▶ Exercise objective
Write out all of the entries exactly as given.

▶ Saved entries
☆ ☆ ☆

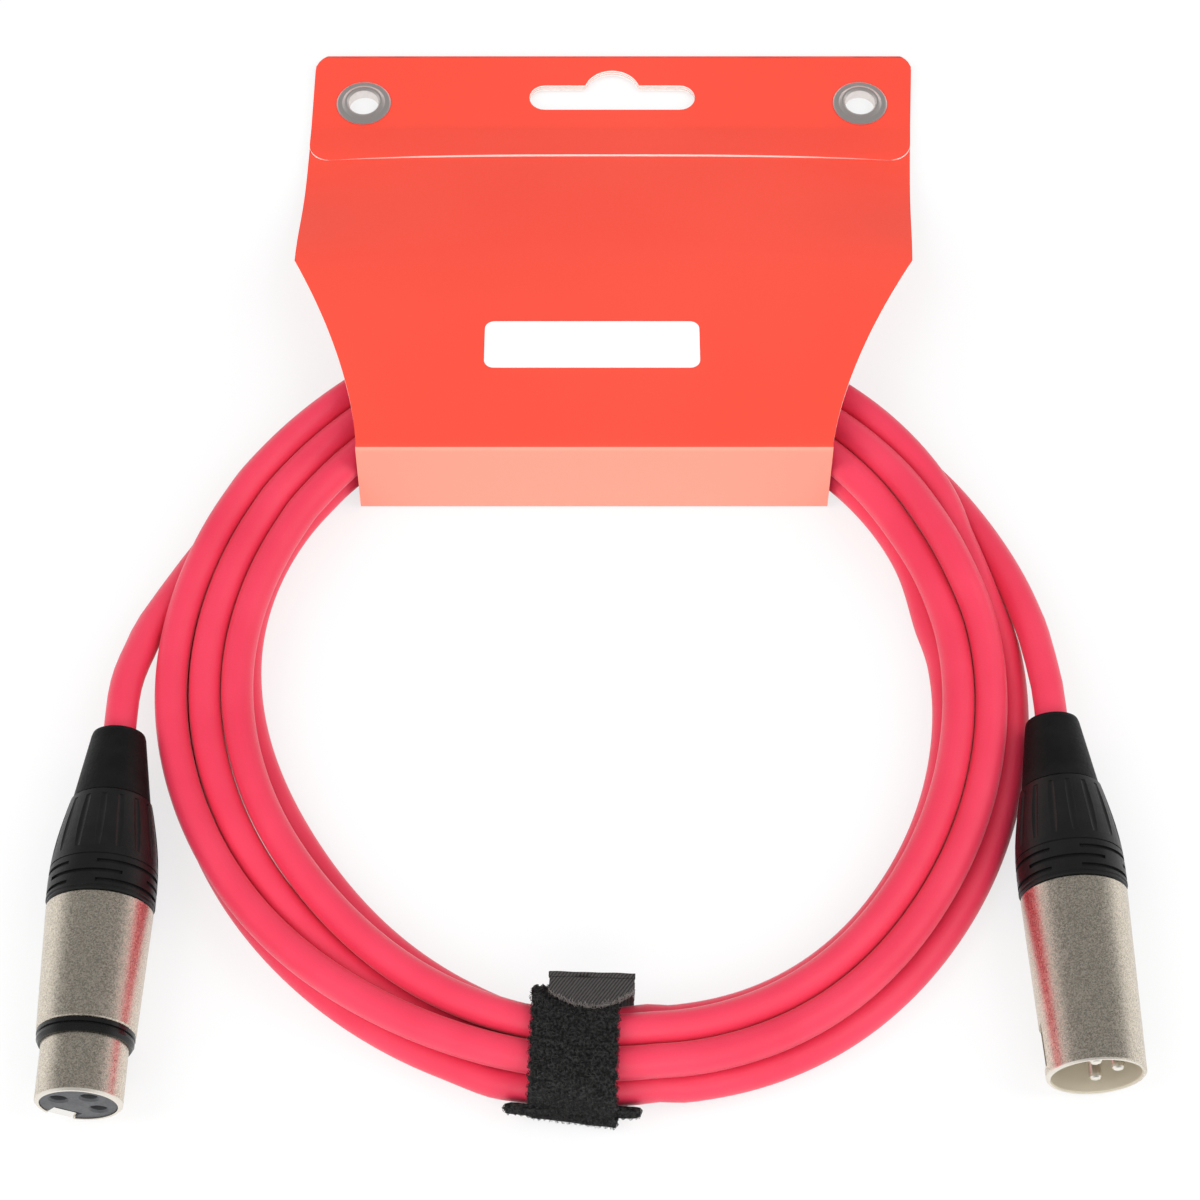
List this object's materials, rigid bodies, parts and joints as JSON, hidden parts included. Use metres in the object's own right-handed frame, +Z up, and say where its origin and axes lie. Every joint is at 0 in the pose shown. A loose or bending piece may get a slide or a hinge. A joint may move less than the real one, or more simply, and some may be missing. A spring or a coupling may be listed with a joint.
{
  "type": "xlr cable coil",
  "caption": "Microphone cable wound into a flat coil, with a female and a male connector, a hook-and-loop tie and a folded hang card with metal eyelets.",
  "frame": {"origin": "centre of the lying coil's footprint, on the surface that it lies on", "axes": "+Z up, +Y from the coil towards the card's hanging edge, +X towards the male connector; both connectors point along -Y"},
  "size_m": [0.2, 0.249, 0.0201],
  "materials": {
    "cable_jacket": "satin moulded rubber, deep red",
    "conductor_insulation": "satin",
    "nickel_shell": "satin nickel plating on a die-cast shell, bright at its rims",
    "latch_steel": "bright",
    "spring_steel": "plain",
    "insert_grey": "moulded",
    "insert_beige": "moulded",
    "contact_gold": "gold plated",
    "contact_silver": "silver plated",
    "chuck_plastic": "moulded",
    "boot_rubber": "soft satin rubber",
    "nut_plastic": "moulded, fine grain",
    "card_stock": "printed card, satin",
    "eyelet_metal": "nickel plated",
    "label_paper": "smooth paper",
    "strap_fabric": "hook-and-loop pile"
  },
  "bodies": {
    "root": {"cable_coil": "cable_jacket", "cable_tail_female": "cable_jacket", "cable_tail_male": "cable_jacket", "cable_end_female": "cable_jacket", "cable_end_male": "cable_jacket", "female_conductors": "conductor_insulation", "male_conductors": "conductor_insulation", "female_shell": "nickel_shell", "female_insert": "insert_grey", "female_sockets": "contact_gold", "female_ring": "boot_rubber", "female_chuck": "chuck_plastic", "male_shell": "nickel_shell", "male_insert": "insert_beige", "male_pins": "contact_silver", "male_chuck": "chuck_plastic"},
    "female_latch": {"female_latch": "latch_steel", "female_latch_spring": "spring_steel"},
    "female_relief": {"female_relief": "boot_rubber"},
    "female_nut": {"female_nut": "nut_plastic"},
    "male_relief": {"male_relief": "boot_rubber"},
    "male_nut": {"male_nut": "nut_plastic"},
    "card": {"card_front_panel": "card_stock", "card_back_panel": "card_stock", "card_header": "card_stock", "eyelet_left": "eyelet_metal", "eyelet_right": "eyelet_metal", "label": "label_paper"},
    "strap": {"strap_band": "strap_fabric"},
    "strap_tab": {"strap_tab": "strap_fabric"}
  },
  "joints": [
    {"name": "female_latch_press", "type": "slide", "parent": "root", "child": "female_latch", "axis": [0.5877, -0.0103, 0.809], "range_m": [0, 0.0012], "stiffness_N_per_m": 1500, "springref_m": -0.001},
    {"name": "female_relief_slide", "type": "slide", "parent": "root", "child": "female_relief", "axis": [0.0175, 0.9998, 0], "range_m": [0, 0.0046]},
    {"name": "female_nut_turn", "type": "hinge", "parent": "female_relief", "child": "female_nut", "pos_m": [-0.08974, -0.0747, 0.01005], "axis": [0.0175, 0.9998, 0], "range_deg": [0, 1080]},
    {"name": "male_relief_slide", "type": "slide", "parent": "root", "child": "male_relief", "axis": [-0.0366, 0.9993, 0], "range_m": [0, 0.0046]},
    {"name": "male_nut_turn", "type": "hinge", "parent": "male_relief", "child": "male_nut", "pos_m": [0.08932, -0.07178, 0.01005], "axis": [-0.0366, 0.9993, 0], "range_deg": [0, 1080]},
    {"name": "card_turn", "type": "hinge", "parent": "root", "child": "card", "pos_m": [0, -0.0364, 0], "axis": [0, 0, 1], "range_deg": [-8, 8]},
    {"name": "strap_slide", "type": "hinge", "parent": "root", "child": "strap", "pos_m": [0, -0.0364, 0], "axis": [0, 0, 1], "range_deg": [-6, 6]},
    {"name": "strap_peel", "type": "hinge", "parent": "strap", "child": "strap_tab", "pos_m": [-0.00203, -0.10089, 0.0166], "axis": [-0.9995, 0.0314, 0], "range_deg": [0, 80]}
  ],
  "couplings": [
    {"joint": "female_relief_slide", "follows": "female_nut_turn", "m_per_rad": 0.00023873},
    {"joint": "male_relief_slide", "follows": "male_nut_turn", "m_per_rad": 0.00023873}
  ]
}
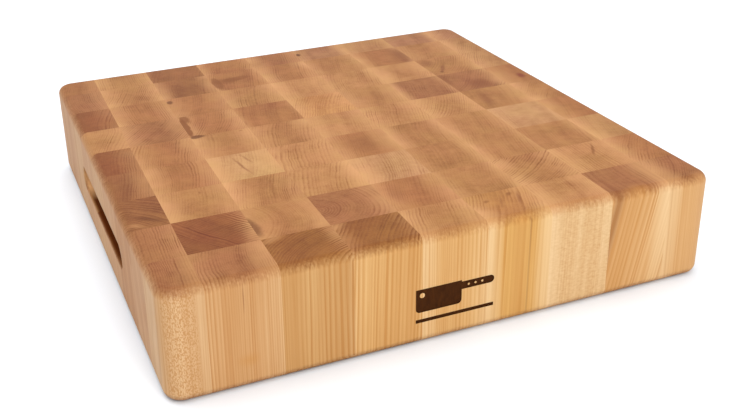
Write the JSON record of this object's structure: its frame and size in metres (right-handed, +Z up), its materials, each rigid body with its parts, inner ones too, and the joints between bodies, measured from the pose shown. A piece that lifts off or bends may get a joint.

☆ ☆ ☆

▶ Solution for this task
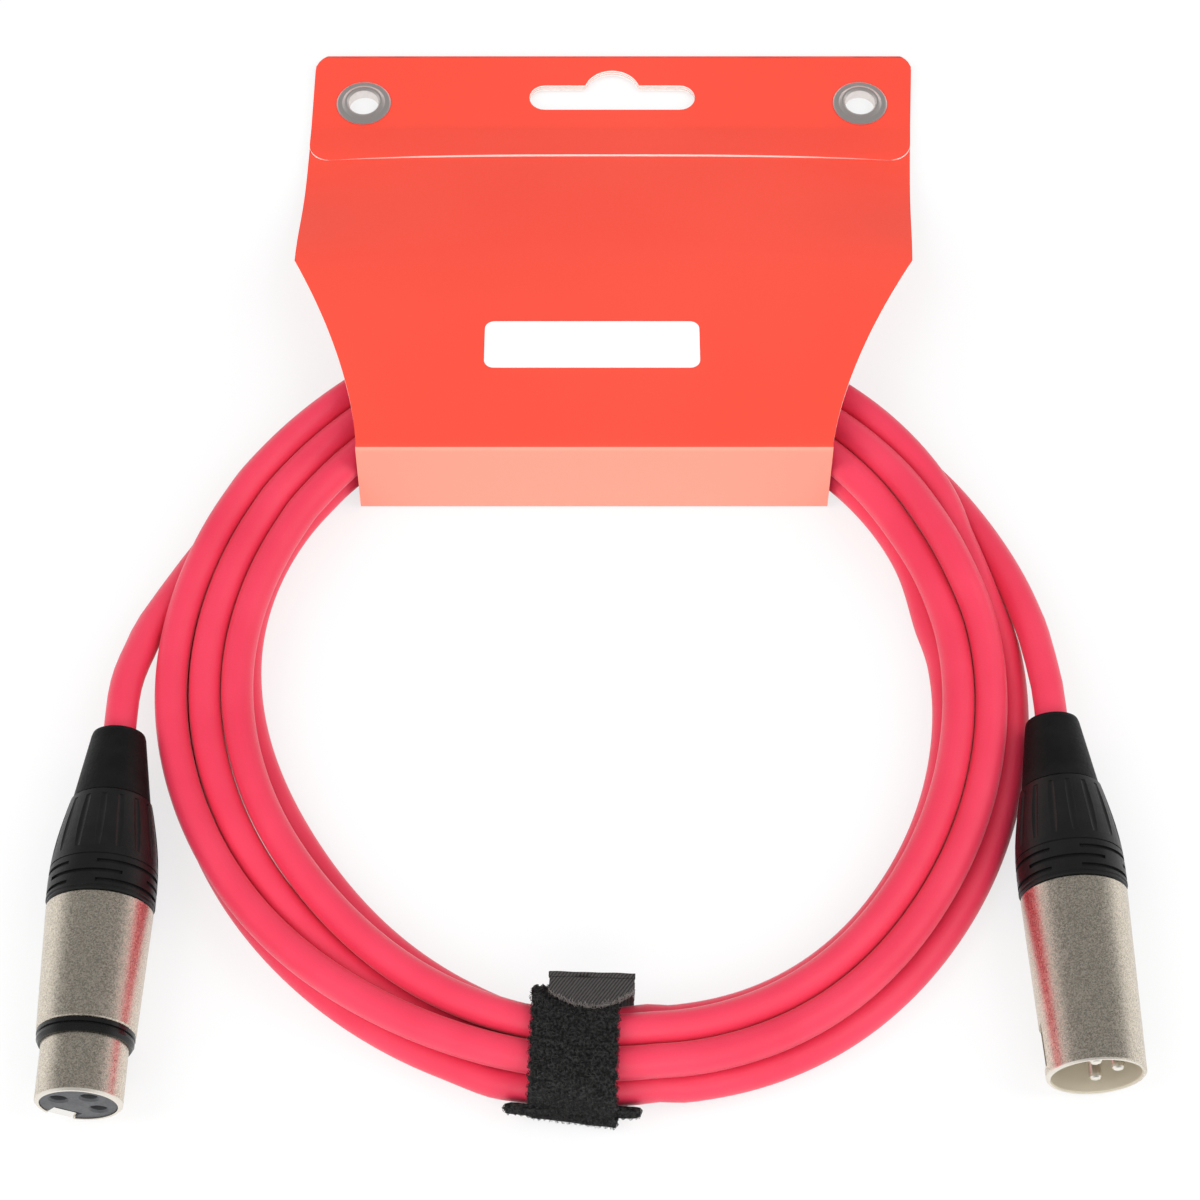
List this object's materials, rigid bodies, parts and joints as JSON, hidden parts included. Use metres in the object's own right-handed frame, +Z up, and say where its origin and axes lie. Every joint is at 0 in the pose shown. A loose or bending piece may get a slide or a hinge. A joint may move less than the real one, or more simply, and some may be missing. A spring or a coupling may be listed with a joint.
{
  "type": "xlr cable coil",
  "caption": "Microphone cable wound into a flat coil, with a female and a male connector, a hook-and-loop tie and a folded hang card with metal eyelets.",
  "frame": {"origin": "centre of the lying coil's footprint, on the surface that it lies on", "axes": "+Z up, +Y from the coil towards the card's hanging edge, +X towards the male connector; both connectors point along -Y"},
  "size_m": [0.2, 0.249, 0.0201],
  "materials": {
    "cable_jacket": "satin moulded rubber, deep red",
    "conductor_insulation": "satin",
    "nickel_shell": "satin nickel plating on a die-cast shell, bright at its rims",
    "latch_steel": "bright",
    "spring_steel": "plain",
    "insert_grey": "moulded",
    "insert_beige": "moulded",
    "contact_gold": "gold plated",
    "contact_silver": "silver plated",
    "chuck_plastic": "moulded",
    "boot_rubber": "soft satin rubber",
    "nut_plastic": "moulded, fine grain",
    "card_stock": "printed card, satin",
    "eyelet_metal": "nickel plated",
    "label_paper": "smooth paper",
    "strap_fabric": "hook-and-loop pile"
  },
  "bodies": {
    "root": {"cable_coil": "cable_jacket", "cable_tail_female": "cable_jacket", "cable_tail_male": "cable_jacket", "cable_end_female": "cable_jacket", "cable_end_male": "cable_jacket", "female_conductors": "conductor_insulation", "male_conductors": "conductor_insulation", "female_shell": "nickel_shell", "female_insert": "insert_grey", "female_sockets": "contact_gold", "female_ring": "boot_rubber", "female_chuck": "chuck_plastic", "male_shell": "nickel_shell", "male_insert": "insert_beige", "male_pins": "contact_silver", "male_chuck": "chuck_plastic"},
    "female_latch": {"female_latch": "latch_steel", "female_latch_spring": "spring_steel"},
    "female_relief": {"female_relief": "boot_rubber"},
    "female_nut": {"female_nut": "nut_plastic"},
    "male_relief": {"male_relief": "boot_rubber"},
    "male_nut": {"male_nut": "nut_plastic"},
    "card": {"card_front_panel": "card_stock", "card_back_panel": "card_stock", "card_header": "card_stock", "eyelet_left": "eyelet_metal", "eyelet_right": "eyelet_metal", "label": "label_paper"},
    "strap": {"strap_band": "strap_fabric"},
    "strap_tab": {"strap_tab": "strap_fabric"}
  },
  "joints": [
    {"name": "female_latch_press", "type": "slide", "parent": "root", "child": "female_latch", "axis": [0.5877, -0.0103, 0.809], "range_m": [0, 0.0012], "stiffness_N_per_m": 1500, "springref_m": -0.001},
    {"name": "female_relief_slide", "type": "slide", "parent": "root", "child": "female_relief", "axis": [0.0175, 0.9998, 0], "range_m": [0, 0.0046]},
    {"name": "female_nut_turn", "type": "hinge", "parent": "female_relief", "child": "female_nut", "pos_m": [-0.08974, -0.0747, 0.01005], "axis": [0.0175, 0.9998, 0], "range_deg": [0, 1080]},
    {"name": "male_relief_slide", "type": "slide", "parent": "root", "child": "male_relief", "axis": [-0.0366, 0.9993, 0], "range_m": [0, 0.0046]},
    {"name": "male_nut_turn", "type": "hinge", "parent": "male_relief", "child": "male_nut", "pos_m": [0.08932, -0.07178, 0.01005], "axis": [-0.0366, 0.9993, 0], "range_deg": [0, 1080]},
    {"name": "card_turn", "type": "hinge", "parent": "root", "child": "card", "pos_m": [0, -0.0364, 0], "axis": [0, 0, 1], "range_deg": [-8, 8]},
    {"name": "strap_slide", "type": "hinge", "parent": "root", "child": "strap", "pos_m": [0, -0.0364, 0], "axis": [0, 0, 1], "range_deg": [-6, 6]},
    {"name": "strap_peel", "type": "hinge", "parent": "strap", "child": "strap_tab", "pos_m": [-0.00203, -0.10089, 0.0166], "axis": [-0.9995, 0.0314, 0], "range_deg": [0, 80]}
  ],
  "couplings": [
    {"joint": "female_relief_slide", "follows": "female_nut_turn", "m_per_rad": 0.00023873},
    {"joint": "male_relief_slide", "follows": "male_nut_turn", "m_per_rad": 0.00023873}
  ]
}
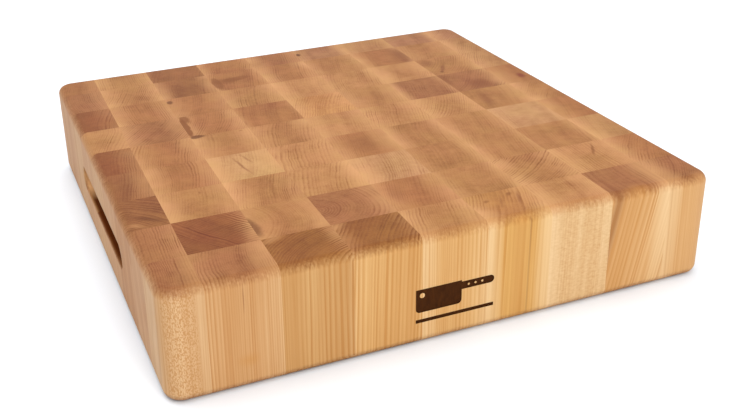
Write the JSON record of this object's structure: its frame and size in metres (right-handed, +Z up), its materials, each rigid body with its parts, inner ones too, and the joints between bodies, measured from the pose shown. A piece that lifts off or bends may get a joint.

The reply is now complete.